Repeat each line exactly as it is written.

» **Rows from an object dataset**:
•••••
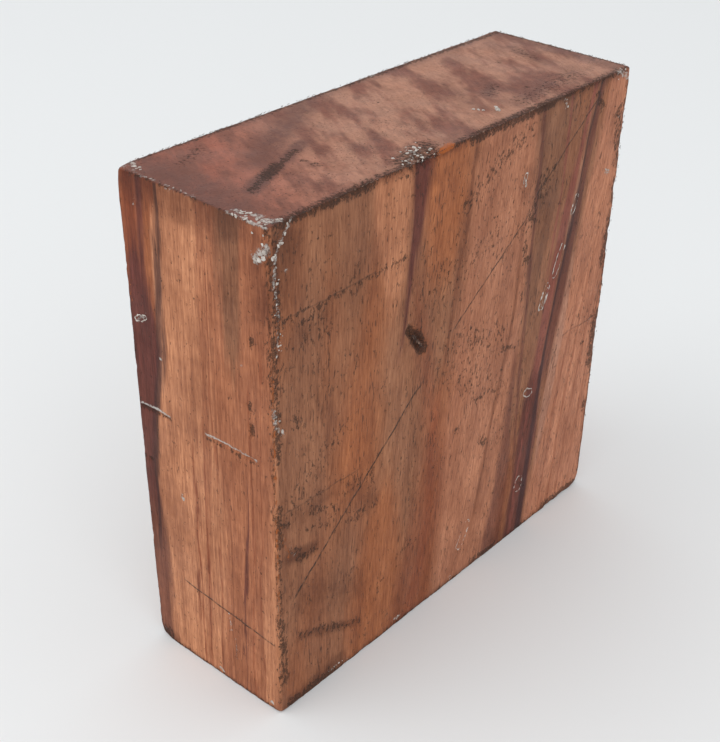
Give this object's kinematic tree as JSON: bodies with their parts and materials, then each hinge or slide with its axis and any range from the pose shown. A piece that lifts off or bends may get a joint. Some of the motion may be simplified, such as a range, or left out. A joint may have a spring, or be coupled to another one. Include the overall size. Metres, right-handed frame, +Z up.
{
  "type": "bowl turning blank",
  "caption": "Square slab of dense brown hardwood, rough sawn and wax sealed, ready to be mounted on a lathe and turned into a bowl.",
  "frame": {"origin": "middle of the box's underside, on the end-grain foot that the blank stands on", "axes": "+Z up along the grain, +Y through the thickness towards the back broad face, +X to the right along the front broad face"},
  "size_m": [0.1536, 0.0516, 0.153],
  "materials": {
    "wood": "sawn hardwood under a thin, dull coat of paraffin wax"
  },
  "bodies": {
    "root": {"blank": "wood"}
  },
  "joints": []
}
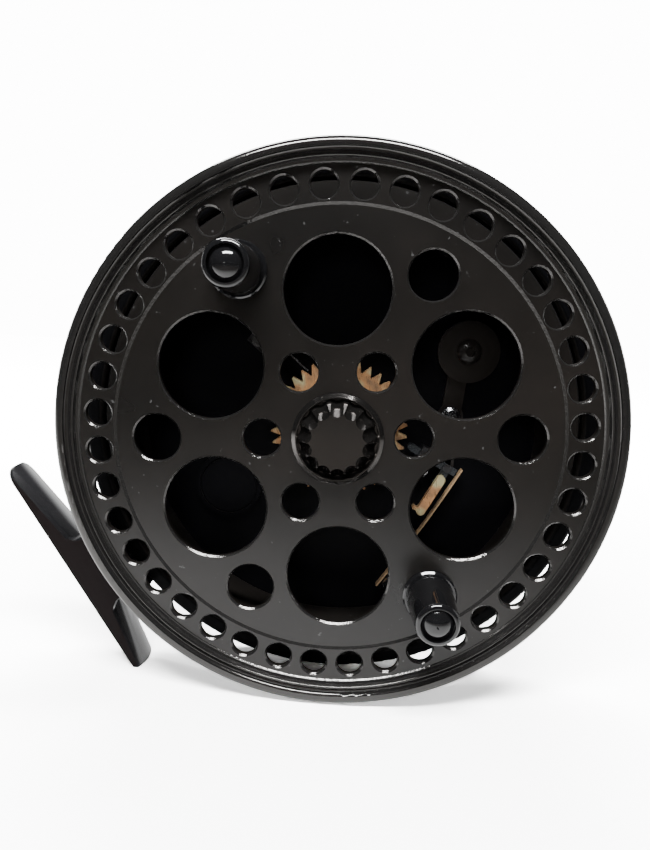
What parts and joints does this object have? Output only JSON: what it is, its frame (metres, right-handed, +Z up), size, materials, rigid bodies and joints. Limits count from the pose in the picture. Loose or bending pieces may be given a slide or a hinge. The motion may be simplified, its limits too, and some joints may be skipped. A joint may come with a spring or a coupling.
{
  "type": "fly reel",
  "caption": "Large-arbour fly reel of the free-running centrepin kind: perforated black drum with crank handles on a ball-raced spindle, solid back plate, toothed check and offset foot.",
  "frame": {"origin": "on the spindle's axis, at the flat rear rim of the back plate", "axes": "+Y along the spindle from the handles to the back plate, +Z up in the front view, tilted 4 degrees from standing on rim and foot, +X to the right seen from the handles"},
  "size_m": [0.1387, 0.0371, 0.1243],
  "materials": {
    "black_anodised": "satin black anodised aluminium with a fine bead-blast grain",
    "black_gloss": "polished black",
    "black_polished": "polished black anodised aluminium",
    "steel": "turned stainless steel",
    "bearing_steel": "ground bearing steel",
    "brass": "machined brass",
    "bronze": "phosphor bronze strip",
    "dark_steel": "blackened steel"
  },
  "bodies": {
    "frame": {"back_plate": "black_anodised", "reel_foot": "black_anodised", "foot_screws": "dark_steel", "spindle": "steel", "spindle_nut": "steel", "bearing_inner_rings": "bearing_steel", "bearing_spacer": "steel", "spindle_cap": "black_polished", "pawl_guide": "dark_steel", "guide_screws": "steel", "check_spring": "bronze", "spring_block": "dark_steel", "spring_screw": "steel", "click_reed": "steel", "reed_block": "dark_steel", "reed_screw": "steel", "lever_post": "steel"},
    "drum_unit": {"drum": "black_anodised", "bearing_cap": "black_polished", "bearing_outer_rings": "bearing_steel", "check_gear": "brass", "gear_screws": "steel", "handle_posts": "black_gloss", "handle_end_caps": "black_gloss"},
    "ball_set": {"bearing_balls": "bearing_steel", "bearing_cages": "brass"},
    "upper_grip": {"handle_grip_upper": "black_gloss"},
    "lower_grip": {"handle_grip_lower": "black_gloss"},
    "pawl_slide": {"check_pawl": "steel", "pawl_yoke": "brass", "yoke_rivet": "brass", "pawl_pin": "steel"},
    "lever": {"check_lever": "black_anodised"},
    "knob": {"check_knob": "black_anodised", "knob_cam": "black_anodised", "knob_screw": "black_anodised"}
  },
  "joints": [
    {"name": "drum_spin", "type": "hinge", "parent": "frame", "child": "drum_unit", "pos_m": [0, 0, 0], "axis": [0, -1, 0], "continuous": true, "deforming": ["click_reed"]},
    {"name": "balls_orbit", "type": "hinge", "parent": "frame", "child": "ball_set", "pos_m": [0, 0, 0], "axis": [0, -1, 0], "continuous": true},
    {"name": "upper_grip_spin", "type": "hinge", "parent": "drum_unit", "child": "upper_grip", "pos_m": [-0.02045, 0, 0.03542], "axis": [0, -1, 0], "continuous": true},
    {"name": "lower_grip_spin", "type": "hinge", "parent": "drum_unit", "child": "lower_grip", "pos_m": [0.02045, 0, -0.03542], "axis": [0, -1, 0], "continuous": true},
    {"name": "knob_turn", "type": "hinge", "parent": "frame", "child": "knob", "pos_m": [0.03, 0, 0.0178], "axis": [0, -1, 0], "range_deg": [0, 35.66]},
    {"name": "lever_rock", "type": "hinge", "parent": "frame", "child": "lever", "pos_m": [0.0264, 0, 0.0026], "axis": [0, -1, 0], "range_deg": [-9.67, 0]},
    {"name": "pawl_travel", "type": "slide", "parent": "frame", "child": "pawl_slide", "axis": [-0.8554, 0, 0.518], "range_m": [0, 0.0022], "deforming": ["check_spring"]}
  ],
  "couplings": [
    {"joint": "balls_orbit", "follows": "drum_spin", "ratio": 0.59896},
    {"joint": "lever_rock", "follows": "knob_turn", "ratio": -0.27115},
    {"joint": "pawl_travel", "follows": "knob_turn", "m_per_rad": 0.003535}
  ]
}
•••••
» **Written answer**:
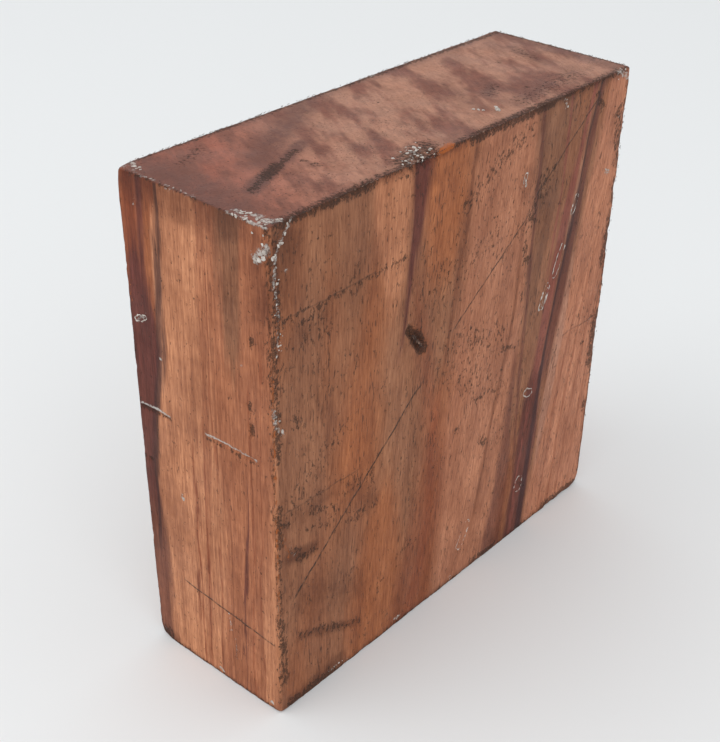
Give this object's kinematic tree as JSON: bodies with their parts and materials, then each hinge or slide with its axis and any range from the pose shown. A piece that lifts off or bends may get a joint. Some of the motion may be simplified, such as a range, or left out. A joint may have a spring, or be coupled to another one. Include the overall size. Metres, right-handed frame, +Z up.
{
  "type": "bowl turning blank",
  "caption": "Square slab of dense brown hardwood, rough sawn and wax sealed, ready to be mounted on a lathe and turned into a bowl.",
  "frame": {"origin": "middle of the box's underside, on the end-grain foot that the blank stands on", "axes": "+Z up along the grain, +Y through the thickness towards the back broad face, +X to the right along the front broad face"},
  "size_m": [0.1536, 0.0516, 0.153],
  "materials": {
    "wood": "sawn hardwood under a thin, dull coat of paraffin wax"
  },
  "bodies": {
    "root": {"blank": "wood"}
  },
  "joints": []
}
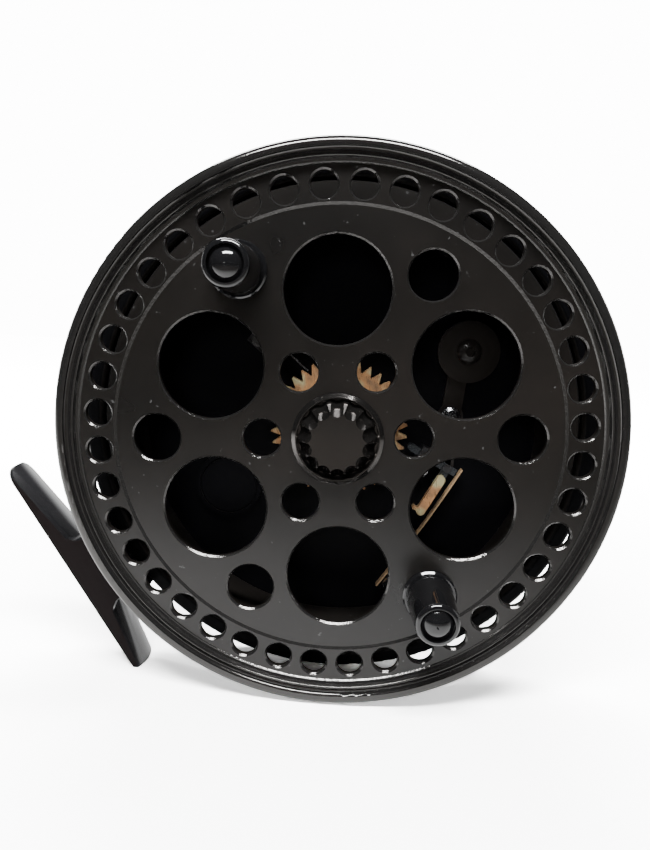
What parts and joints does this object have? Output only JSON: what it is, its frame (metres, right-handed, +Z up), size, materials, rigid bodies and joints. Limits count from the pose in the picture. Loose or bending pieces may be given a slide or a hinge. The motion may be simplified, its limits too, and some joints may be skipped. A joint may come with a spring or a coupling.
{
  "type": "fly reel",
  "caption": "Large-arbour fly reel of the free-running centrepin kind: perforated black drum with crank handles on a ball-raced spindle, solid back plate, toothed check and offset foot.",
  "frame": {"origin": "on the spindle's axis, at the flat rear rim of the back plate", "axes": "+Y along the spindle from the handles to the back plate, +Z up in the front view, tilted 4 degrees from standing on rim and foot, +X to the right seen from the handles"},
  "size_m": [0.1387, 0.0371, 0.1243],
  "materials": {
    "black_anodised": "satin black anodised aluminium with a fine bead-blast grain",
    "black_gloss": "polished black",
    "black_polished": "polished black anodised aluminium",
    "steel": "turned stainless steel",
    "bearing_steel": "ground bearing steel",
    "brass": "machined brass",
    "bronze": "phosphor bronze strip",
    "dark_steel": "blackened steel"
  },
  "bodies": {
    "frame": {"back_plate": "black_anodised", "reel_foot": "black_anodised", "foot_screws": "dark_steel", "spindle": "steel", "spindle_nut": "steel", "bearing_inner_rings": "bearing_steel", "bearing_spacer": "steel", "spindle_cap": "black_polished", "pawl_guide": "dark_steel", "guide_screws": "steel", "check_spring": "bronze", "spring_block": "dark_steel", "spring_screw": "steel", "click_reed": "steel", "reed_block": "dark_steel", "reed_screw": "steel", "lever_post": "steel"},
    "drum_unit": {"drum": "black_anodised", "bearing_cap": "black_polished", "bearing_outer_rings": "bearing_steel", "check_gear": "brass", "gear_screws": "steel", "handle_posts": "black_gloss", "handle_end_caps": "black_gloss"},
    "ball_set": {"bearing_balls": "bearing_steel", "bearing_cages": "brass"},
    "upper_grip": {"handle_grip_upper": "black_gloss"},
    "lower_grip": {"handle_grip_lower": "black_gloss"},
    "pawl_slide": {"check_pawl": "steel", "pawl_yoke": "brass", "yoke_rivet": "brass", "pawl_pin": "steel"},
    "lever": {"check_lever": "black_anodised"},
    "knob": {"check_knob": "black_anodised", "knob_cam": "black_anodised", "knob_screw": "black_anodised"}
  },
  "joints": [
    {"name": "drum_spin", "type": "hinge", "parent": "frame", "child": "drum_unit", "pos_m": [0, 0, 0], "axis": [0, -1, 0], "continuous": true, "deforming": ["click_reed"]},
    {"name": "balls_orbit", "type": "hinge", "parent": "frame", "child": "ball_set", "pos_m": [0, 0, 0], "axis": [0, -1, 0], "continuous": true},
    {"name": "upper_grip_spin", "type": "hinge", "parent": "drum_unit", "child": "upper_grip", "pos_m": [-0.02045, 0, 0.03542], "axis": [0, -1, 0], "continuous": true},
    {"name": "lower_grip_spin", "type": "hinge", "parent": "drum_unit", "child": "lower_grip", "pos_m": [0.02045, 0, -0.03542], "axis": [0, -1, 0], "continuous": true},
    {"name": "knob_turn", "type": "hinge", "parent": "frame", "child": "knob", "pos_m": [0.03, 0, 0.0178], "axis": [0, -1, 0], "range_deg": [0, 35.66]},
    {"name": "lever_rock", "type": "hinge", "parent": "frame", "child": "lever", "pos_m": [0.0264, 0, 0.0026], "axis": [0, -1, 0], "range_deg": [-9.67, 0]},
    {"name": "pawl_travel", "type": "slide", "parent": "frame", "child": "pawl_slide", "axis": [-0.8554, 0, 0.518], "range_m": [0, 0.0022], "deforming": ["check_spring"]}
  ],
  "couplings": [
    {"joint": "balls_orbit", "follows": "drum_spin", "ratio": 0.59896},
    {"joint": "lever_rock", "follows": "knob_turn", "ratio": -0.27115},
    {"joint": "pawl_travel", "follows": "knob_turn", "m_per_rad": 0.003535}
  ]
}